Maybe because culturally, sex, like money, is an area that avoids responding to direct questions (for people of my generation, the hilarious "SNL" skit: "How are the children doing in school? Are we having sexual intercourse after dinner?"), some of these questions that get right to the point actually wind up skirting the point as to when hookups go into asterisks.

And the rate at which things change but stay the same remains pretty astonishing: A new dating site, Lovely Faces, scraped a quarter of a million user photos and profiles off Facebook recently without people's permission. Facebook has threatened to sue the creators--an Italian media artist and a media critic, who say they were merely trying to demonstrate everybody's vulnerability in this era of mass virtual knowing.
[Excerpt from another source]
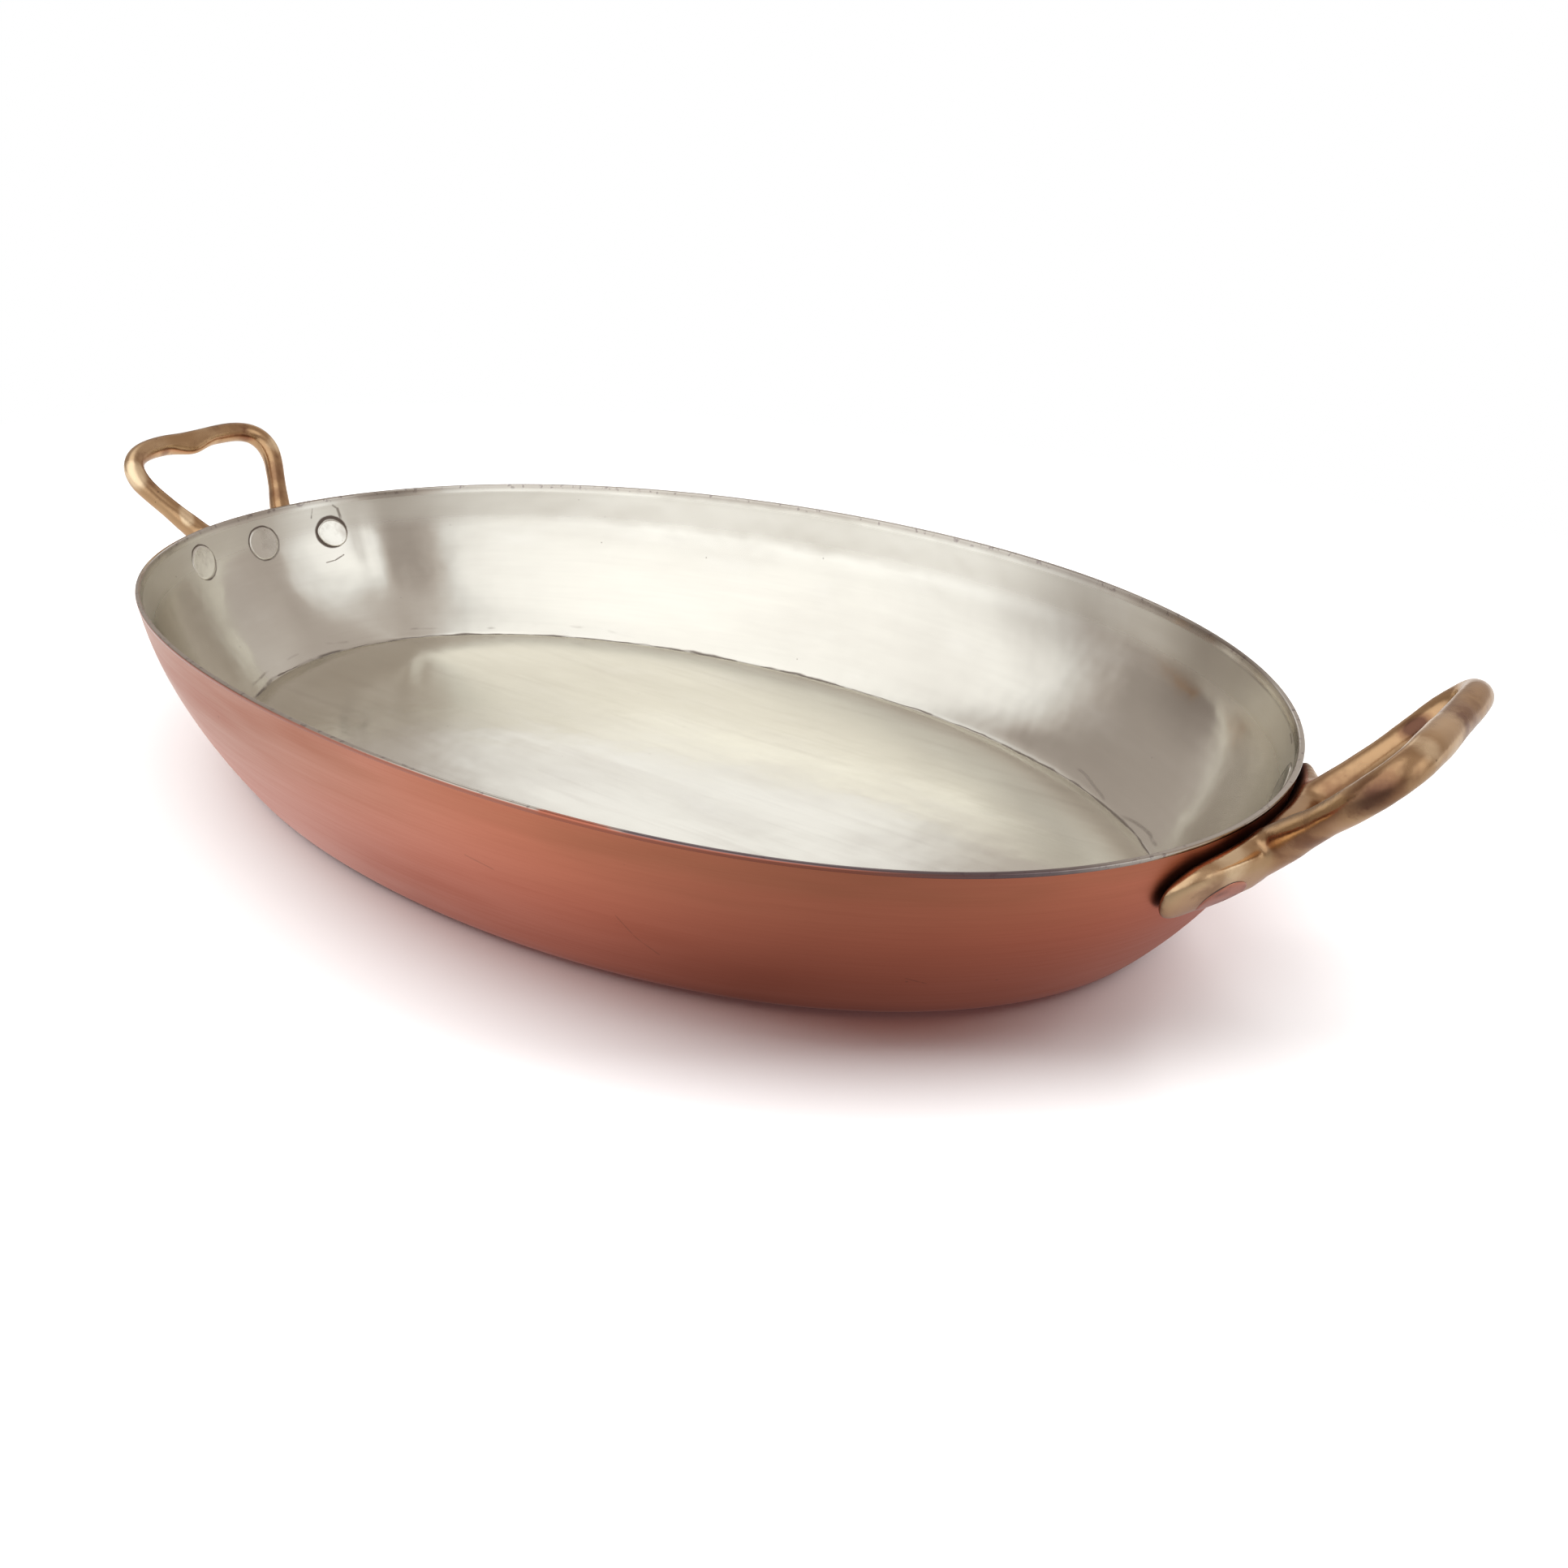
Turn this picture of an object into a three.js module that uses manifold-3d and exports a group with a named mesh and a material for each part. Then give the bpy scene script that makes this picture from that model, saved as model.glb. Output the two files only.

Still, lack of privacy or vulnerability to stolen identity doesn't seem to be deterring new daters. As Time reported in January, new dating apps such as SNAP Interactive and Zoosk have Facebook utilities, and AreYouInterested.com, the largest Facebook dating app, has 13 million monthly users. It might seem slightly antiquated to recall that when Clay Shirky coined the term "social software" to mean apps for networking, at least one blogger took to the e-waves complaining that Facebook needed to get better at getting you laid. Now, as one commenter to the Time article posted, "Facebook has radically changed dating, not only because it supplants social networking sites, but because the effort and interest that you have to apply in order to show interest in the opposite sex is so much lower."

When it comes to love and sex in the age of social media, there are certain things we learned in our survey that were once unknown but are becoming more clear. What we do know now is that the e-channels are answering a big problem for many: They're offering the right place and the right time to see if you can find the one you love.